The exercise: Quote exactly the lines spanning from the top of the data below to the line that contains "[groove, bore_lip, bore_wall])", including both.
- - -
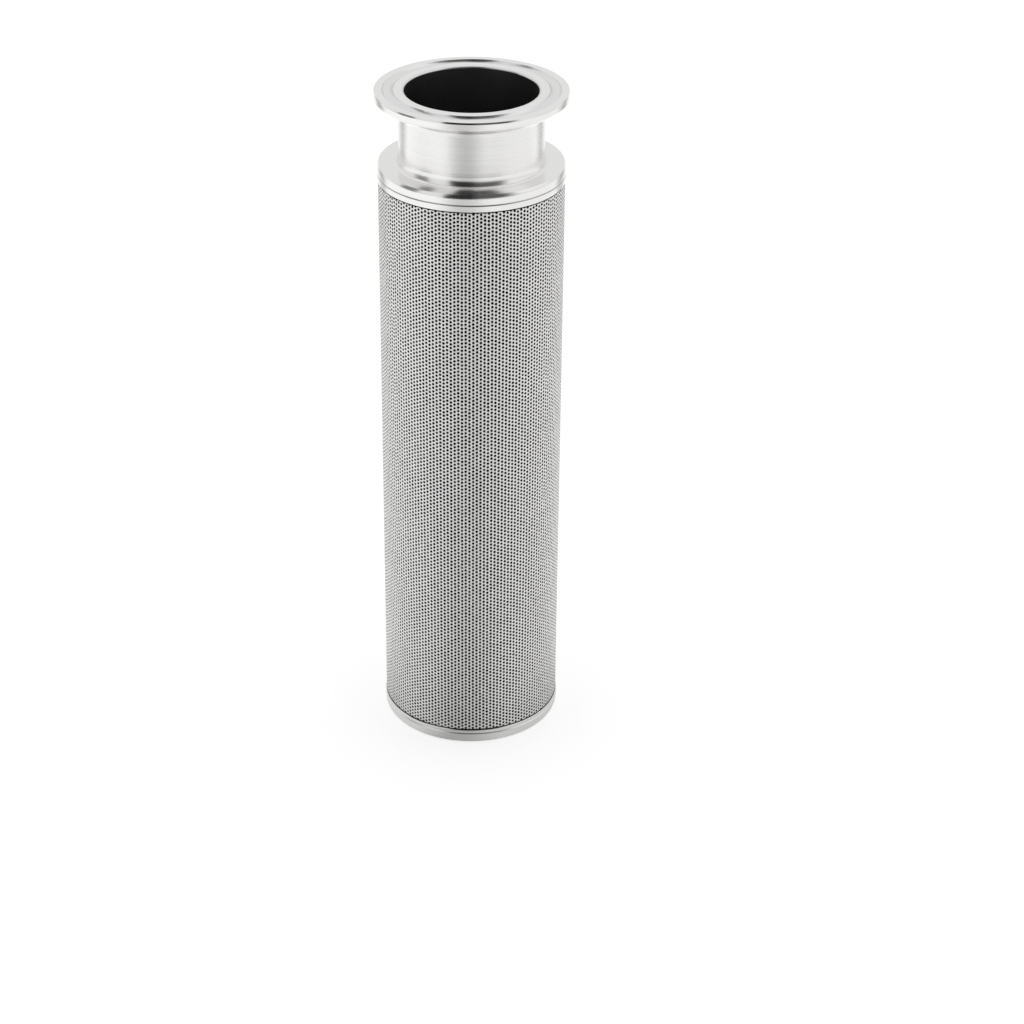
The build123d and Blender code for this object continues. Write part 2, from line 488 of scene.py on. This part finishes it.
def seam_strip(sleeve, sheet):
    """The plain band at the back, where the sheet's edges meet in a low ground weld."""
    half_bead = SEAM_BEAD_WIDTH / 2 / sleeve.r
    steps = [-sleeve.half_band] + [half_bead * k / 6 for k in range(-6, 7)] + [sleeve.half_band]
    verts = []
    for a in steps:
        crown = max(0.0, 1.0 - (a / half_bead) ** 2) ** 0.7
        r = (sleeve.r + SEAM_BEAD_RISE * crown) * MM
        turn = math.pi / 2 + a
        verts += [(r * math.cos(turn), r * math.sin(turn), z * MM) for z in (sleeve.low, sleeve.high)]
    faces = [(i, i + 1, i + 3, i + 2) for i in range(0, len(verts) - 2, 2)]
    mesh = bpy.data.meshes.new("sleeve_seam")
    mesh.from_pydata(verts, [], faces)
    mesh.materials.append(sheet)
    mesh.polygons.foreach_set("use_smooth", [True] * len(faces))
    return add_object("sleeve_seam", mesh)


def make_sleeve():
    sleeve = plan_sleeve()
    sheet = sheet_steel()
    pieces = [seam_strip(sleeve, sheet)] + make_perforation(sleeve, (sheet, hole_wall(sleeve.r)))
    for piece in pieces:
        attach(piece, "root")
        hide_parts("guard_sleeve")


# Finishes of the pieces that come from the frame

def ferrule_finish(cap_top, clamp_face):
    """Polished flange, brushed neck and dull bore."""
    neck = Wall(cap_top + 1.0, clamp_face - BACK_HEIGHT, TUBE_RADIUS, NECK_ROUGHNESS, NECK_LINE_DEPTH)
    edge_z = clamp_face - BORE_EDGE
    groove = Place(clamp_face - GROOVE_DEPTH, clamp_face - 0.05,
                   GROOVE_RADIUS - GROOVE_HALF_WIDTH, GROOVE_RADIUS + GROOVE_HALF_WIDTH, 0.83, 0.25)
    bore_lip = Place(edge_z, clamp_face + 0.1, BORE_RADIUS - 0.4, BORE_RADIUS + BORE_EDGE, 0.8, 0.35)
    bore_wall = Place(0.0, edge_z, BORE_RADIUS - 0.4, BORE_RADIUS + 0.1, 0.35, 0.3)
    return turned_steel("ferrule_finish", FERRULE_ROUGHNESS, neck, [groove, bore_lip, bore_wall])


def cap_finish(name, cap_r, line_z, line_tone, line_roughness, sleeve_end, out):
    """Polished cap with its turned line and the dark groove between it and the sleeve. It lies above
    the sleeve's end (out 1) or below it (out -1)."""
    line = Place(line_z - CAP_LINE_HALF_WIDTH, line_z + CAP_LINE_HALF_WIDTH, cap_r - 0.3, cap_r - 0.02,
                 line_tone, line_roughness)
    low_z, high_z = sorted((sleeve_end - out * 0.1, sleeve_end + out * SEAM_GROOVE))
    seam = Place(low_z, high_z, cap_r - 0.7, cap_r - 0.05, 0.03, 0.4)
    return turned_steel(name, CAP_ROUGHNESS, places=[line, seam])


def finish_frame_pieces():
    cap_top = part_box("top_end_cap")[1].z / MM
    cap_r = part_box("top_end_cap")[1].x / MM
    clamp_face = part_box("clamp_ferrule")[1].z / MM
    sleeve_low, sleeve_high = (corner.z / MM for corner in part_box("guard_sleeve"))
    top_line_z = cap_top - CAP_LINE_DROP
    wire = woven_wire()
    finishes = {
        "clamp_ferrule": ferrule_finish(cap_top, clamp_face),
        "top_end_cap": cap_finish("cap_finish", cap_r, top_line_z, 0.5, 0.35, sleeve_high, 1),
        "bottom_end_cap": cap_finish("cap_finish_low", cap_r, CAP_LINE_DROP, 0.85, 0.3, sleeve_low, -1),
        "neck_weld_bead": turned_steel("bead_finish", BEAD_ROUGHNESS),
        "core_tube": core_steel(),
        "outer_drainage_mesh": wire,
        "filter_mesh": wire,
        "inner_drainage_mesh": wire,
    }
    for node, finish in finishes.items():
        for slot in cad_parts[node].material_slots:
            slot.material = finish


# Paper, room and camera

def make_paper():
    """White paper. Reflections show it darker in front of the object, where the room is dark."""
    size = PAPER_SIZE
    mesh = bpy.data.meshes.new("floor")
    corners = [(-size, -size, 0), (size, -size, 0), (size, size, 0), (-size, size, 0)]
    mesh.from_pydata(corners, [], [(0, 1, 2, 3)])
    floor = add_object("floor", mesh)
    s = Shader("floor_paper")
    x, y = s.split(s.node("ShaderNodeTexCoord").outputs["Object"])[:2]
    azimuth = s.azimuth(x, y)
    distance = s.length(x, y)
    shade = 1.0
    for middle, half, soft, reach, share in PAPER_SECTORS:
        inside = s.between(azimuth, middle - half, middle + half, soft, soft)
        inside = s.math("MULTIPLY", inside, s.math("LESS_THAN", distance, reach))
        shade = s.math("MULTIPLY", shade, s.mix(inside, 1.0, share))
    path = s.node("ShaderNodeLightPath")
    glossy = path.outputs["Is Glossy Ray"]
    tone = s.math("MULTIPLY", s.mix(glossy, 1.0, shade), PAPER_TONE)
    s.set("Base Color", s.vector(tone, tone, tone))
    s.set("Roughness", PAPER_ROUGHNESS)
    s.set("Specular IOR Level", 0.0)
    s.set("Emission Color", (1.0, 1.0, 1.0, 1.0))
    seen = s.mix(path.outputs["Is Camera Ray"], 0.0, PAPER_LEVEL)
    s.set("Emission Strength", s.mix(glossy, seen, s.math("MULTIPLY", shade, PAPER_GLOSS)))
    mesh.materials.append(s.material)


def make_world():
    """White surroundings, with dark parts of the room that only reflections show."""
    world = bpy.data.worlds.new("studio")
    bpy.context.scene.world = world
    w = Nodes(world)
    x, y, z = w.split(w.node("ShaderNodeTexCoord").outputs["Generated"])
    azimuth = w.azimuth(x, y)
    elevation = w.math("DEGREES", w.math("ARCSINE", z))
    level = ROOM_LEVEL
    for middle, half, soft, tone in ROOM_CARDS:
        across = w.between(azimuth, middle[0] - half[0], middle[0] + half[0], soft[0], soft[1])
        upward = w.between(elevation, middle[1] - half[1], middle[1] + half[1], soft[2], soft[2])
        level = w.mix(w.math("MULTIPLY", across, upward), level, tone)
    path = w.node("ShaderNodeLightPath")
    seen = w.mix(path.outputs["Is Glossy Ray"], ROOM_DIFFUSE, level)
    seen = w.mix(path.outputs["Is Camera Ray"], seen, 1.0)
    background = w.node("ShaderNodeBackground")
    w.plug((1.0, 1.0, 1.0, 1.0), background.inputs["Color"])
    w.plug(seen, background.inputs["Strength"])
    w.plug(background.outputs[0], w.node("ShaderNodeOutputWorld").inputs[0])


def make_camera():
    data = bpy.data.cameras.new("camera")
    data.sensor_width = SENSOR_WIDTH
    data.lens = CAMERA_LENS
    data.clip_start = 0.01
    data.clip_end = 50.0
    camera = bpy.data.objects.new("camera", data)
    bpy.context.scene.collection.objects.link(camera)
    yaw, pitch, roll = (math.radians(a) for a in (CAMERA_YAW, CAMERA_PITCH, CAMERA_ROLL))
    ahead = Vector((math.sin(yaw) * math.cos(pitch), math.cos(yaw) * math.cos(pitch), -math.sin(pitch)))
    level = Vector((math.cos(yaw), -math.sin(yaw), 0.0))
    upright = level.cross(ahead)
    right = level * math.cos(roll) + upright * math.sin(roll)
    up = upright * math.cos(roll) - level * math.sin(roll)
    turn = Matrix((right, up, -ahead)).transposed().to_4x4()
    camera.matrix_world = Matrix.Translation(Vector((0, -CAMERA_DISTANCE, CAMERA_HEIGHT)) * MM) @ turn
    bpy.context.scene.camera = camera


make_sleeve()
finish_frame_pieces()
make_paper()
make_world()
make_camera()
bpy.context.scene.view_settings.view_transform = "Standard"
- - -
Complete output:
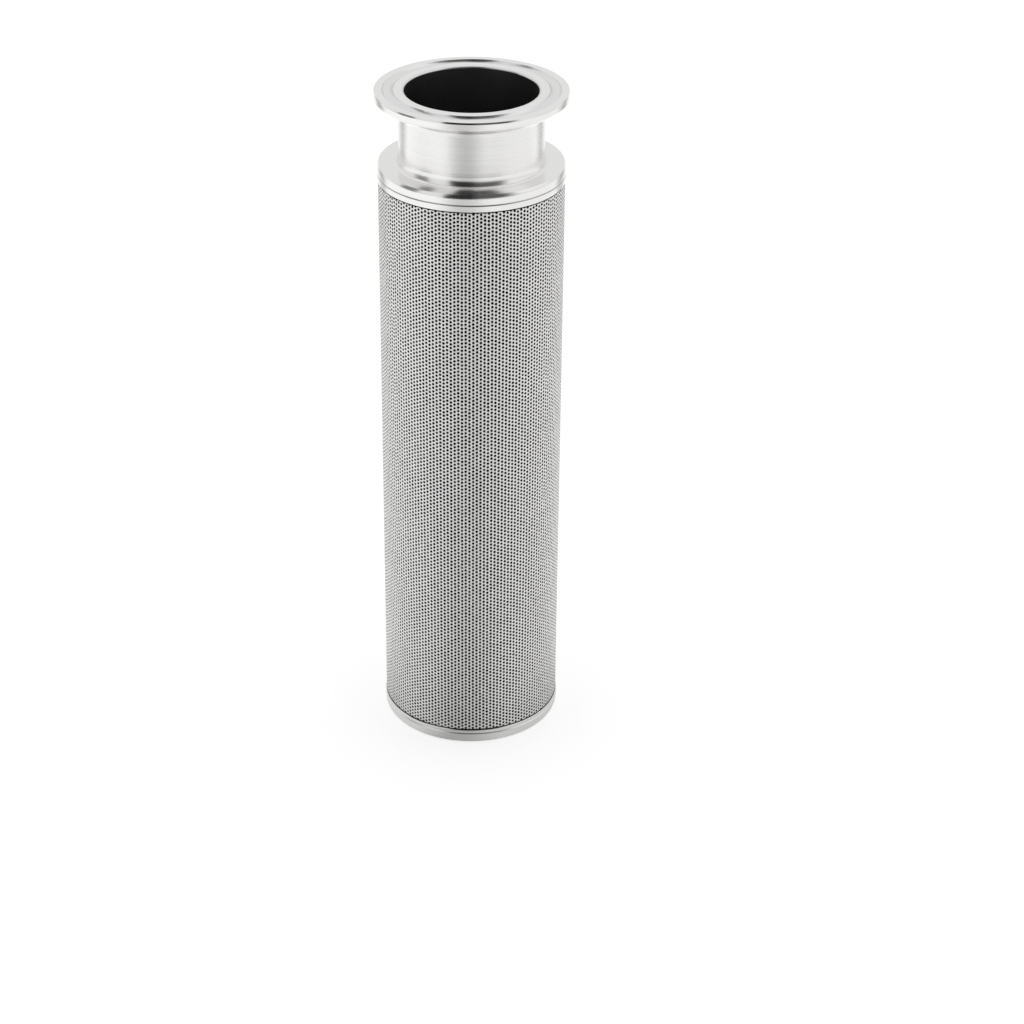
The build123d and Blender code for this object continues. Write part 2, from line 488 of scene.py on. This part finishes it.
def seam_strip(sleeve, sheet):
    """The plain band at the back, where the sheet's edges meet in a low ground weld."""
    half_bead = SEAM_BEAD_WIDTH / 2 / sleeve.r
    steps = [-sleeve.half_band] + [half_bead * k / 6 for k in range(-6, 7)] + [sleeve.half_band]
    verts = []
    for a in steps:
        crown = max(0.0, 1.0 - (a / half_bead) ** 2) ** 0.7
        r = (sleeve.r + SEAM_BEAD_RISE * crown) * MM
        turn = math.pi / 2 + a
        verts += [(r * math.cos(turn), r * math.sin(turn), z * MM) for z in (sleeve.low, sleeve.high)]
    faces = [(i, i + 1, i + 3, i + 2) for i in range(0, len(verts) - 2, 2)]
    mesh = bpy.data.meshes.new("sleeve_seam")
    mesh.from_pydata(verts, [], faces)
    mesh.materials.append(sheet)
    mesh.polygons.foreach_set("use_smooth", [True] * len(faces))
    return add_object("sleeve_seam", mesh)


def make_sleeve():
    sleeve = plan_sleeve()
    sheet = sheet_steel()
    pieces = [seam_strip(sleeve, sheet)] + make_perforation(sleeve, (sheet, hole_wall(sleeve.r)))
    for piece in pieces:
        attach(piece, "root")
        hide_parts("guard_sleeve")


# Finishes of the pieces that come from the frame

def ferrule_finish(cap_top, clamp_face):
    """Polished flange, brushed neck and dull bore."""
    neck = Wall(cap_top + 1.0, clamp_face - BACK_HEIGHT, TUBE_RADIUS, NECK_ROUGHNESS, NECK_LINE_DEPTH)
    edge_z = clamp_face - BORE_EDGE
    groove = Place(clamp_face - GROOVE_DEPTH, clamp_face - 0.05,
                   GROOVE_RADIUS - GROOVE_HALF_WIDTH, GROOVE_RADIUS + GROOVE_HALF_WIDTH, 0.83, 0.25)
    bore_lip = Place(edge_z, clamp_face + 0.1, BORE_RADIUS - 0.4, BORE_RADIUS + BORE_EDGE, 0.8, 0.35)
    bore_wall = Place(0.0, edge_z, BORE_RADIUS - 0.4, BORE_RADIUS + 0.1, 0.35, 0.3)
    return turned_steel("ferrule_finish", FERRULE_ROUGHNESS, neck, [groove, bore_lip, bore_wall])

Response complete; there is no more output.